Bronze, green patina
One of the bronzes Allen sculpted in his first professional year using the same male model, was the figure of an archer that he called “Flight of the Arrow.” He names four of these bronzes as having been done in the winter of 1914-1915. The young athlete is kneeling with his left knee on the ground, his foot flattened behind him and his right elbow leaning on his raised right knee. He has just released an arrow, the torso turned at the waist and the face looking outward and up, watching the path of its flight. From all viewing angles this little figure is an interesting and graceful work of art.

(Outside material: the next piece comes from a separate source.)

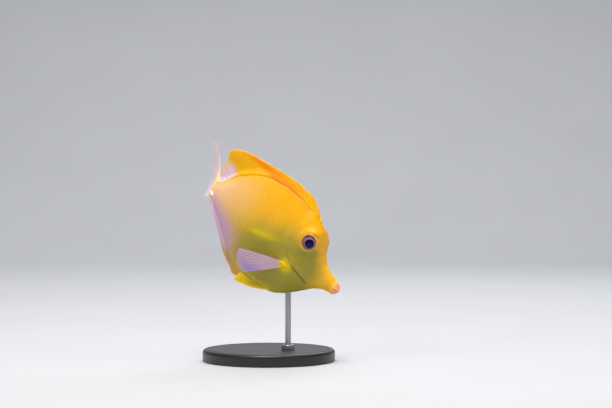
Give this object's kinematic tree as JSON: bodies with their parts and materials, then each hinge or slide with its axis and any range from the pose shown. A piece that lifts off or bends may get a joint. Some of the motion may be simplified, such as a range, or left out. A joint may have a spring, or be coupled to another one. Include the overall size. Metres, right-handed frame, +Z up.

The modeling of the anatomy is clear and pleasing. The skin is smooth and reflects the light in planes. The face of the man is handsome and expressive without being too detailed and the hair is full and thickly wavy on the front and sides. The attitude of the body with the shoulders tilted downward at an angle and the torso and head turned to the left would spin the figure counter clockwise if it were on a center pole, the weight of the head up to the right being balanced by the extended arm gripping the archer’s bow down to the left. The base is roughly cut as if he were sitting on a rock outcropping with texture created by a combing tool.
Modeled in clay and cast in bronze, it was finished with a green patina. The signature F.W.Allen is on the back of the base below the foot. There is no date or foundry mark on the bronze, but the Allen diary lists “Flight of the Arrow” in his list of work done in the same time period: Cain, Flight of the Arrow, Moon Sprite and Primeval Prayer.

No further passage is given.